OBJECTIVE
What follows is a set of records, each of which is to be written out exactly.

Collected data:
--- Start ---
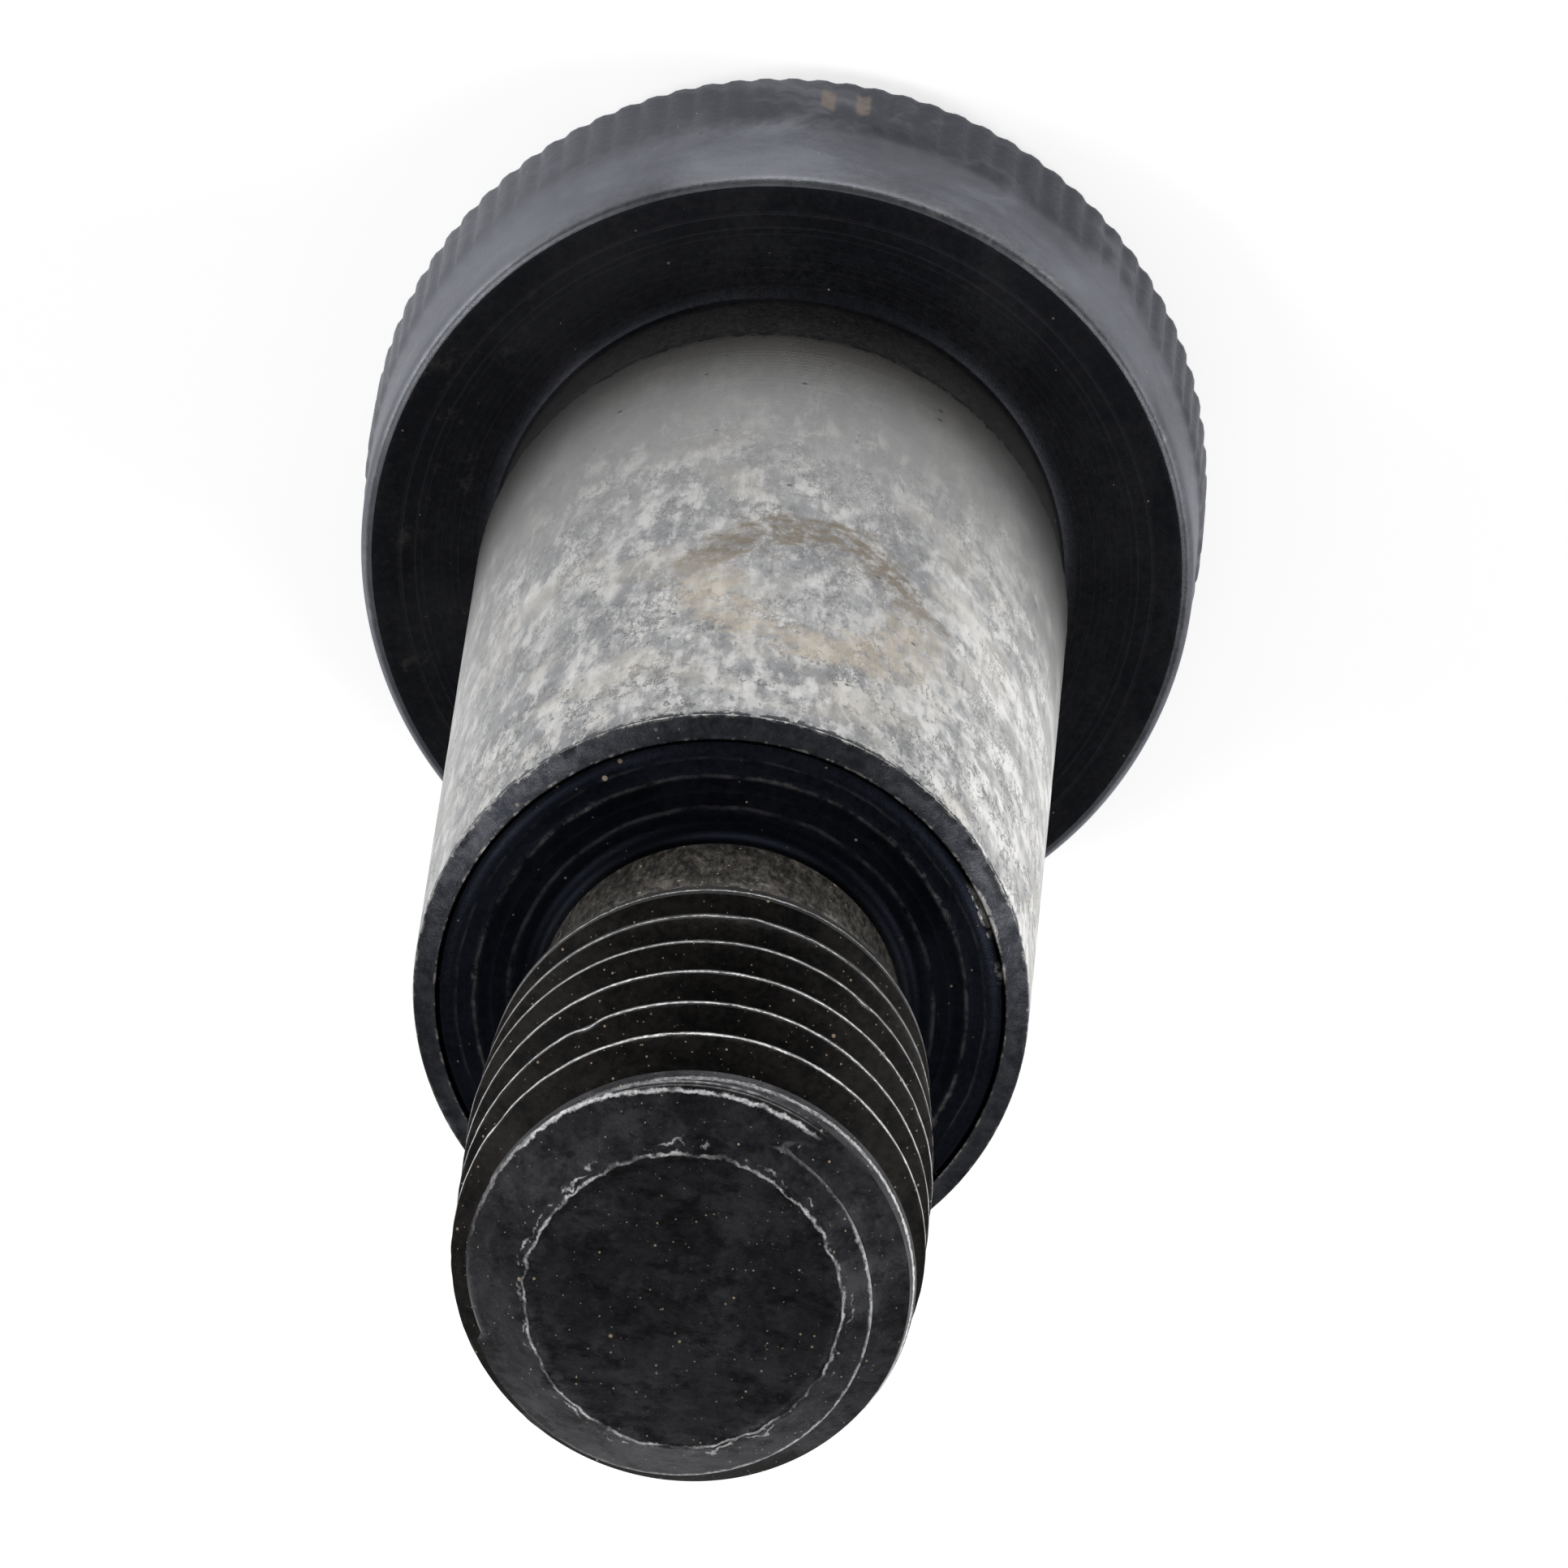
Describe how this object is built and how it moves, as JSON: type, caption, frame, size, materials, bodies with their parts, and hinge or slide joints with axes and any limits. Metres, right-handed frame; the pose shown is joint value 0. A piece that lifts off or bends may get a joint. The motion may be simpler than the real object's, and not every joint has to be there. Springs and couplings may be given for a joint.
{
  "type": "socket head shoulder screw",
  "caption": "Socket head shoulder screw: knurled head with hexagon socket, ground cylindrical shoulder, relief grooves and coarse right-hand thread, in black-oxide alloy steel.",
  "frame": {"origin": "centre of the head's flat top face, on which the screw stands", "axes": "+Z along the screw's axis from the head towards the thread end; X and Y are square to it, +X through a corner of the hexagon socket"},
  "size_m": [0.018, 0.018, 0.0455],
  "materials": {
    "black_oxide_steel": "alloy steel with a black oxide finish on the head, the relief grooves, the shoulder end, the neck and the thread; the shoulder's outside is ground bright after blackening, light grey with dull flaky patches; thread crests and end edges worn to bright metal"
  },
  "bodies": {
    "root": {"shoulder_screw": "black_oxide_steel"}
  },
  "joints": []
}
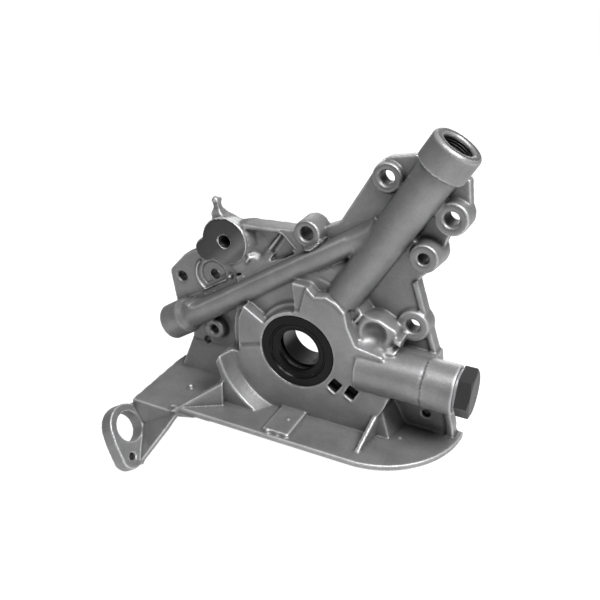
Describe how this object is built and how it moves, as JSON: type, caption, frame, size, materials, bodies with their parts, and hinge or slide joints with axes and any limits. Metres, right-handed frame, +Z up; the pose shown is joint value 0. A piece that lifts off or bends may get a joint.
--- End ---
COMPLETE OUTPUT
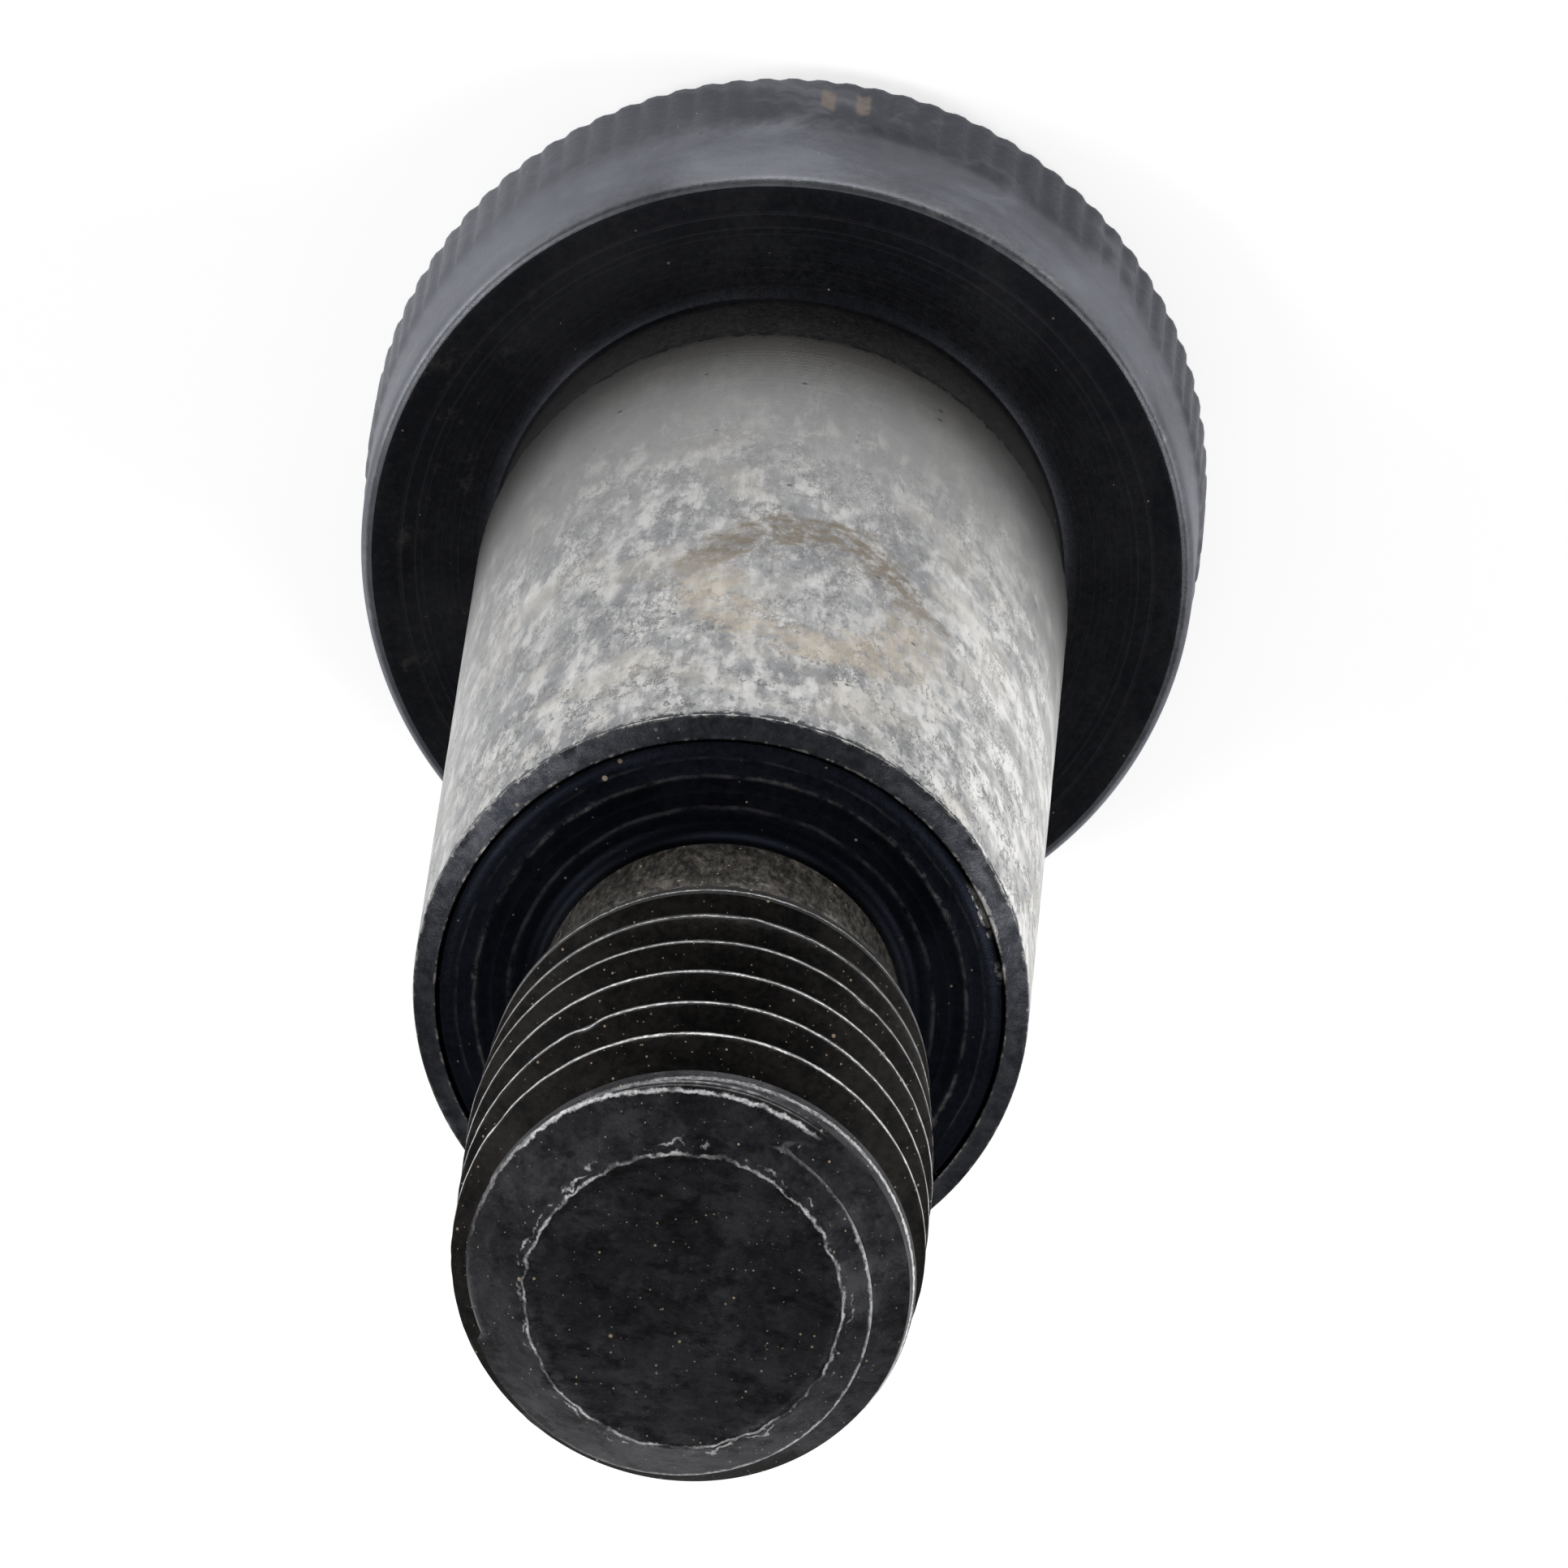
Describe how this object is built and how it moves, as JSON: type, caption, frame, size, materials, bodies with their parts, and hinge or slide joints with axes and any limits. Metres, right-handed frame; the pose shown is joint value 0. A piece that lifts off or bends may get a joint. The motion may be simpler than the real object's, and not every joint has to be there. Springs and couplings may be given for a joint.
{
  "type": "socket head shoulder screw",
  "caption": "Socket head shoulder screw: knurled head with hexagon socket, ground cylindrical shoulder, relief grooves and coarse right-hand thread, in black-oxide alloy steel.",
  "frame": {"origin": "centre of the head's flat top face, on which the screw stands", "axes": "+Z along the screw's axis from the head towards the thread end; X and Y are square to it, +X through a corner of the hexagon socket"},
  "size_m": [0.018, 0.018, 0.0455],
  "materials": {
    "black_oxide_steel": "alloy steel with a black oxide finish on the head, the relief grooves, the shoulder end, the neck and the thread; the shoulder's outside is ground bright after blackening, light grey with dull flaky patches; thread crests and end edges worn to bright metal"
  },
  "bodies": {
    "root": {"shoulder_screw": "black_oxide_steel"}
  },
  "joints": []
}
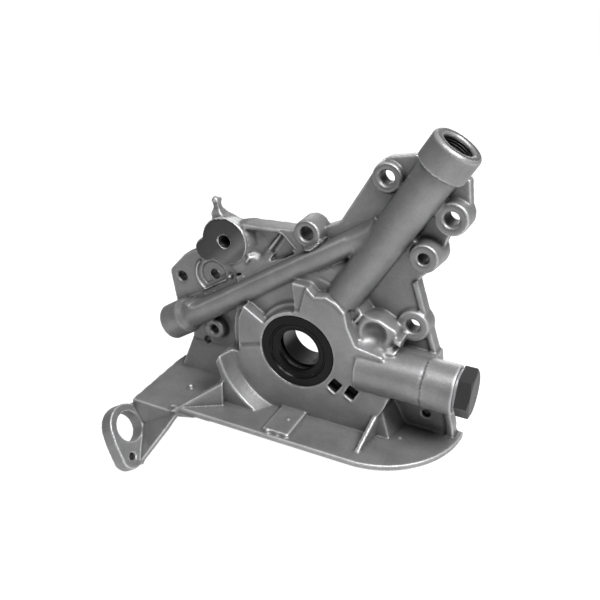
Describe how this object is built and how it moves, as JSON: type, caption, frame, size, materials, bodies with their parts, and hinge or slide joints with axes and any limits. Metres, right-handed frame, +Z up; the pose shown is joint value 0. A piece that lifts off or bends may get a joint.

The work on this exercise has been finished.